W3Schools is an electronic learning portal that educates people to World Wide Web Consortium, or W3C, standards. W3C is an international consortium of Web users that sets standards, engages in education and outreach, develops software and serves as an open forum for discussion about the Web.
As of March 2007, according to the online encyclopedia Wikipedia, W3C had 441 members. It is always open for new organizations to join. It is is headed by Sir Tim Berners-Lee, the primary author of the original URL (Uniform Resource Locator), HTTP (HyperText Transfer Protocol) and HTML specifications, the principal technologies that form the basis of the World Wide Web.
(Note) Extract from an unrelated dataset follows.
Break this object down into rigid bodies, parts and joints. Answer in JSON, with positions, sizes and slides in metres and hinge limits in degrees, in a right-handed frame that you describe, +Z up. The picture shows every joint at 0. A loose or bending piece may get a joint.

W3Schools is a project of Refsnes Data, a software development and consulting company in Norway. Hege, Ståle, and Jan Egil Refsnes are the authors. Somewhere in the stuff we look at today, they say you can get *WYSIWYG programs for Web publication but you're better off if you learn the common tags and put them in yourself. Don't ask how I know this, but believe them! They are absolutely right. So as you cut into the turkey on Thursday, offer some extra thanks that I'm making you wade through all these numbers and letters. They will put money in your pocket and cranberry sauce on your table someday.

Your Assignment

You knew there would be an assignment, didn't you? I want you to read up on a story that involves an issue of journalistic ethics, and post a link to the story and a very good Statement of Principles adopted by the Project for Excellence in Journalism.

Over Thanksgiving, please read about the ongoing political catfight over an item by Republican newspaper columnist Robert Novak saying Democratic presidential candidate Hillary Clinton was sitting on a nasty rumor about fellow Democrat Barack Obama. Here's an article in The Guardian that pretty well summarizes it. (The Guardian is a London daily, and I like to follow American elections in the British press ... they have a little more perspective sometimes.) I think it's going to blow over, so you won't have to spend long at it.

The Project for Excellence in Journalism, headquartered in Washington, D.C., based its Statement of Principles on four years of research, including 20 public forums and survey research with working journalists. So the statement represents a good consensus of working journalists nationwide.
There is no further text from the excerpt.